Think about the pessimistic and therefore thoroughly realistic philosophical outlook to which all this speaks. Here is a state that has not yet fully bought into the European Union’s historicist happy-talk about a continent that is on the way to extinguishing its historical nations and passing forever beyond the possibility of war into the utopian uplands of benevolent technocratic rule and perpetual peace. History is unpredictable. The Swiss are peaceable but prudent, well-armed against an unknowable but possibly dangerous future.
The political lessons of Switzerland go further. For here is a robust nation state that has been built out of different ethnicities and language groups, Germans, French, Italian. Switzerland is the data point that tends to refute the theories of identity politicians on both the right and left.

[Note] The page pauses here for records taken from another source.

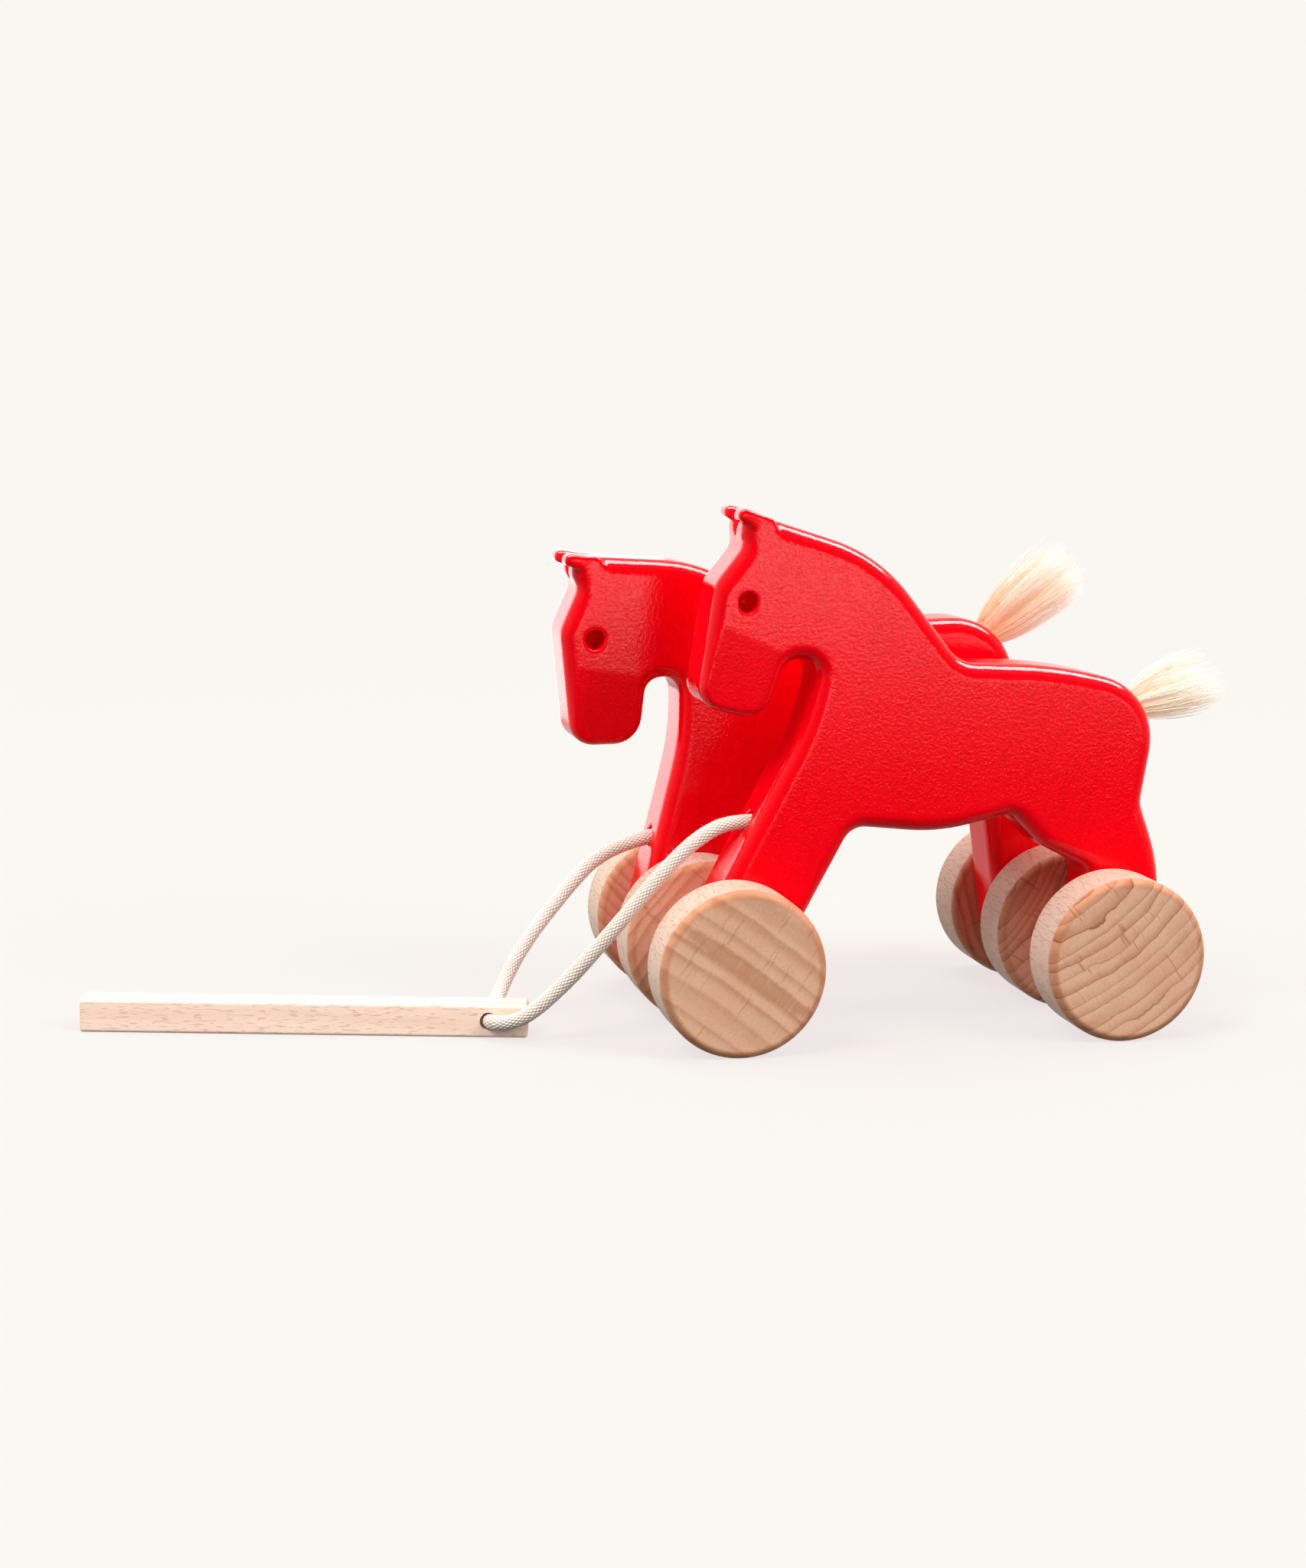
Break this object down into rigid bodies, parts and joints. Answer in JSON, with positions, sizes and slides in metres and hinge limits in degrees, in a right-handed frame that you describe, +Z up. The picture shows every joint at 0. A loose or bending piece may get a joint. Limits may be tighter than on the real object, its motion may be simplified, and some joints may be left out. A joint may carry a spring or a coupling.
{
  "type": "pull along toy",
  "caption": "Wooden pull-along toy: horse-shaped boards that gallop on off-centre dowels between wheels, with a cotton pull cord and a square handle.",
  "frame": {"origin": "on the floor, below the middle of the toy without its cords and handle", "axes": "+X towards the tails, +Y from the near horse to the far horse, +Z up"},
  "size_m": [0.3481, 0.104, 0.1574],
  "materials": {
    "lacquered_wood": "satin",
    "wood": "satin",
    "handle_wood": "satin",
    "cord": "matte"
  },
  "bodies": {
    "near_horse": {"near_horse_body": "lacquered_wood", "near_tail": "cord", "near_pull_cord": "cord", "pull_handle": "handle_wood"},
    "front_wheels": {"front_near_wheel": "wood", "front_middle_wheel": "wood", "front_far_wheel": "wood", "front_near_dowel": "wood", "front_far_dowel": "wood"},
    "rear_wheels": {"rear_near_wheel": "wood", "rear_middle_wheel": "wood", "rear_far_wheel": "wood", "rear_near_dowel": "wood", "rear_far_dowel": "wood"},
    "far_horse": {"far_horse_body": "lacquered_wood", "far_tail": "cord", "far_pull_cord": "cord"}
  },
  "joints": [
    {"name": "front_wheels_roll", "type": "hinge", "parent": "near_horse", "child": "front_wheels", "pos_m": [-0.05632, 0, 0.02818], "axis": [0, 1, 0], "continuous": true},
    {"name": "rear_wheels_roll", "type": "hinge", "parent": "near_horse", "child": "rear_wheels", "pos_m": [0.06268, 0, 0.02818], "axis": [0, 1, 0], "continuous": true},
    {"name": "far_horse_gallop", "type": "hinge", "parent": "front_wheels", "child": "far_horse", "pos_m": [-0.06268, 0, 0.02182], "axis": [0, 1, 0], "continuous": true}
  ],
  "couplings": [
    {"joint": "rear_wheels_roll", "follows": "front_wheels_roll", "ratio": 1},
    {"joint": "far_horse_gallop", "follows": "front_wheels_roll", "ratio": -1}
  ]
}
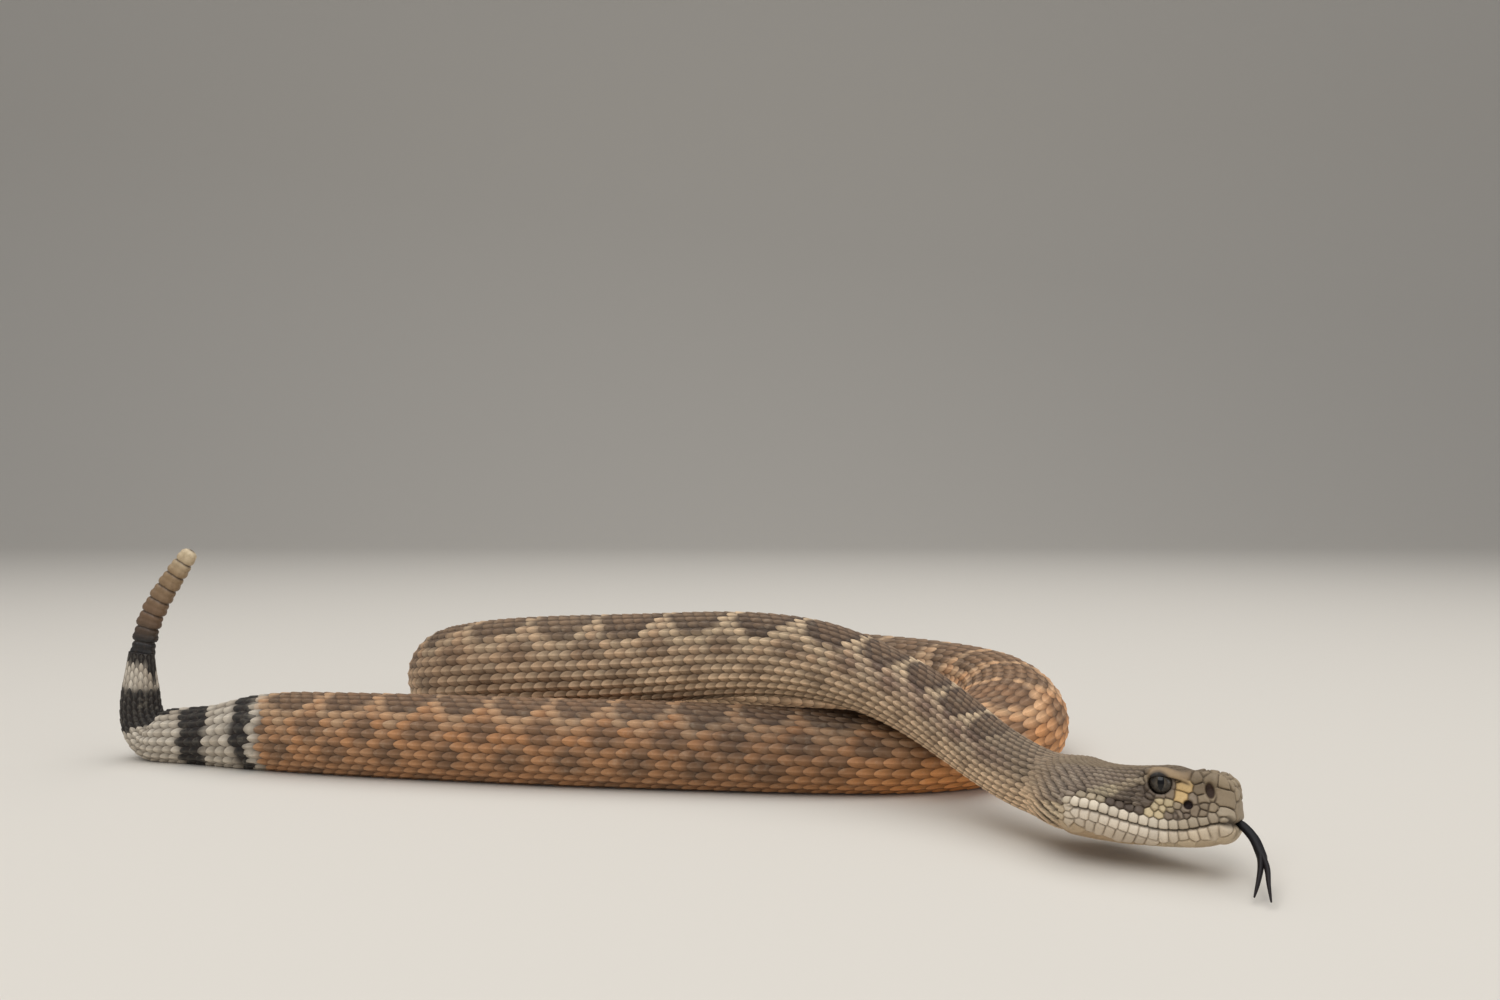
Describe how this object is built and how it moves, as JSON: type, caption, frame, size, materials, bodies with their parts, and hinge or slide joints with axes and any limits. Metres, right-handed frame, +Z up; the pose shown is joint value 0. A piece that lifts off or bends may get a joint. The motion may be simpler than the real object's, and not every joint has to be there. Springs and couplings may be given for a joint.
{
  "type": "western diamondback rattlesnake model",
  "caption": "Life-size still model of a western diamondback rattlesnake, loosely looped, head low with the forked tongue out and the rattle raised.",
  "frame": {"origin": "middle of the footprint, on the floor the belly lies on", "axes": "+X the way the head points and along the long side of the loop, +Y from the head's side to the far stretch of the body, +Z up"},
  "size_m": [0.3251, 0.2532, 0.0707],
  "materials": {
    "skin": "matte scaled skin",
    "eye": "wet gloss",
    "tongue": "moist satin",
    "rattle": "dry horn"
  },
  "bodies": {
    "root": {"head": "skin", "lower_jaw": "skin", "eye_right": "eye", "eye_left": "eye", "tongue": "tongue", "neck_01": "skin", "neck_02": "skin", "trunk_01": "skin", "trunk_02": "skin", "trunk_03": "skin", "trunk_04": "skin", "trunk_05": "skin", "trunk_06": "skin", "trunk_07": "skin", "trunk_08": "skin", "trunk_09": "skin", "trunk_10": "skin", "trunk_11": "skin", "trunk_12": "skin", "trunk_13": "skin", "trunk_14": "skin", "tail_01": "skin", "tail_02": "skin", "tail_03": "skin", "rattle_01": "rattle", "rattle_02": "rattle", "rattle_03": "rattle", "rattle_04": "rattle", "rattle_05": "rattle", "rattle_06": "rattle", "rattle_07": "rattle", "rattle_08": "rattle"}
  },
  "joints": []
}
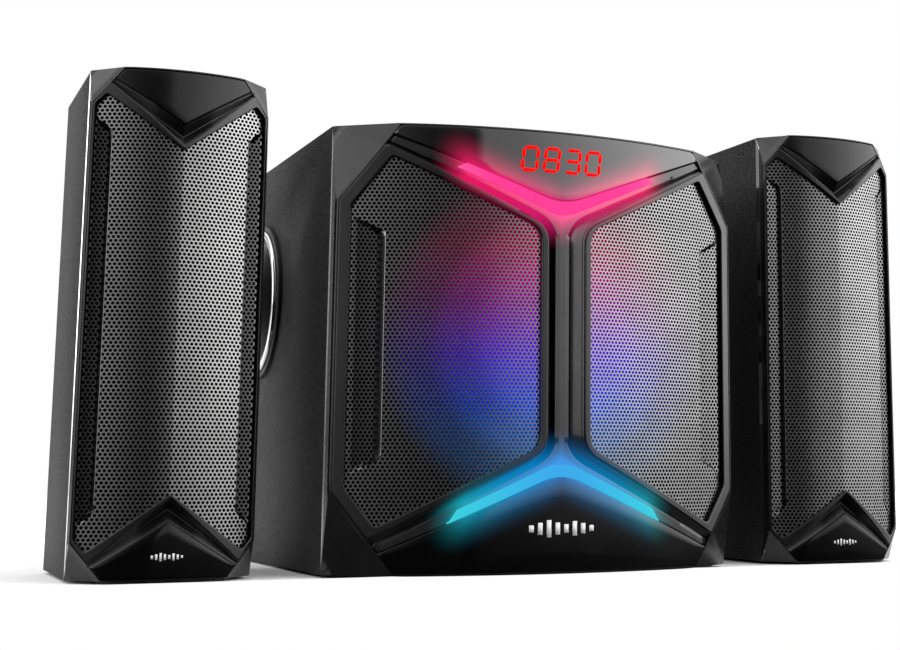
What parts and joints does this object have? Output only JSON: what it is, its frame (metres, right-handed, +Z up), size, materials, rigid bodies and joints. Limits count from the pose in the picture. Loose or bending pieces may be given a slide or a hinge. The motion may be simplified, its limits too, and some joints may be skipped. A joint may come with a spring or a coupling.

It disconfirms alt-right theories that a successful society must necessarily be ethnocentric. Yes, I know: alt-righters will say that Germans, French and Italians are all white, and that that is the only distinction that matters. But ‘white’ is not a concept that mattered to anyone or even existed through most of the 800 years during which the Swiss national identity was formed. The intense, savage enmities - ethnic, national, military, religious, ideological – that the Swiss had to overcome in forging their nation state were all enmities among Europeans, among white people. The Swiss accomplishment cannot be undermined by wheeling out anachronistic racial concepts that have little or no scientific explanatory power over the past, or (I would argue) the present.
The Swiss data point also disconfirms left-wing identitarian theories that true democracy can only come into being through heightening separatism between ethnic, language, gender and other identities. The truth is almost the exact opposite. Democracy requires a culture of common citizenship - a common "we-ness" - that stands above all other sectarian or genetic identities. Deliberate, conscious efforts to build up this common political identity – think the epic mythology of William Tell - are a major theme of Swiss history.
“Why Switzerland?”, ask Clive Church and Randolph Head in their Concise History of Switzerland. “We can ask, first, how and why it was that a separate modern nation-state – one characterized both by a lasting dedication to direct-democratic decision-making and by tenacious hesitation to follow the political norms of their neighbours – emerged in this region … Neither dynasty, nor language, nor religion brought about a Swiss national identity that could bolster a Swiss political nation. Instead, modern Switzerland seems in an important sense the result of its inhabitants’ own decisions – a Willensnation, a nation resting on its inhabitants’ will – and of its own and its neighbours’ willingness to accept its various forms through the centuries as a single and continuous political unit.”